DS: The chemistry between you and Jessica in this show is unreal. She snaps into character she told me when she puts those glasses on and goes to another head space. Was there something that you put on in a particular scene that would get you where you needed to be before the camera’s rolled?
ML: This is going to sound a little bit crazy…
DS: I want hear it.
ML: I’m just going to say it. I had to, before every scene, just take a little moment. Usually it’s when the clapper is doing that and everybody’s getting set up and I just sort of quietly ask, “Is she here?” And I was asking if Betty or what I believe to be Betty’s spirit, I guess was with me.

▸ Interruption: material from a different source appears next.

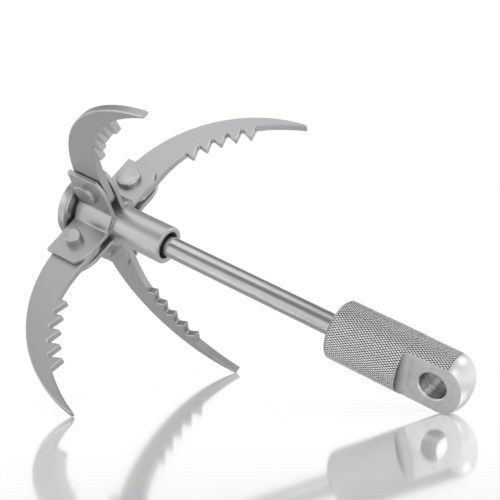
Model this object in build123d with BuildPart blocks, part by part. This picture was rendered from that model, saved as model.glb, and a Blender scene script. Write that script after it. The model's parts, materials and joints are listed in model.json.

It’s hard to explain, but it was like a person came to me before the scenes. And I don’t know if it was a character I created. I’m sure it’s just that and it just feels like something else, but I knew something shifted in my body and I was like, “Okay, there she is.” And I don’t usually do that. And there were times when the thing settled in me and there was like somebody saying something like, kind of in a bossy way, telling me something that was important about the scene. And I was like, “Great. Got it. Thank you so much.” And it felt like Betty. And it’s a different process to anything that I’ve done before. And I don’t know if it was just the complicated thing of me playing somebody who I know is no longer on the earth and wanting to feel like I’m honoring her. I don’t know. I know it sounds really nuts.
DS: No, it was a very illuminating response to… I know I feel like I’m prying into your process and this has been lovely. And thank you so much for your time.
ML: Thanks. It was lovely to talk to you.
Candy is a 5-episode limited series event streaming exclusively on Hulu from May 9-13.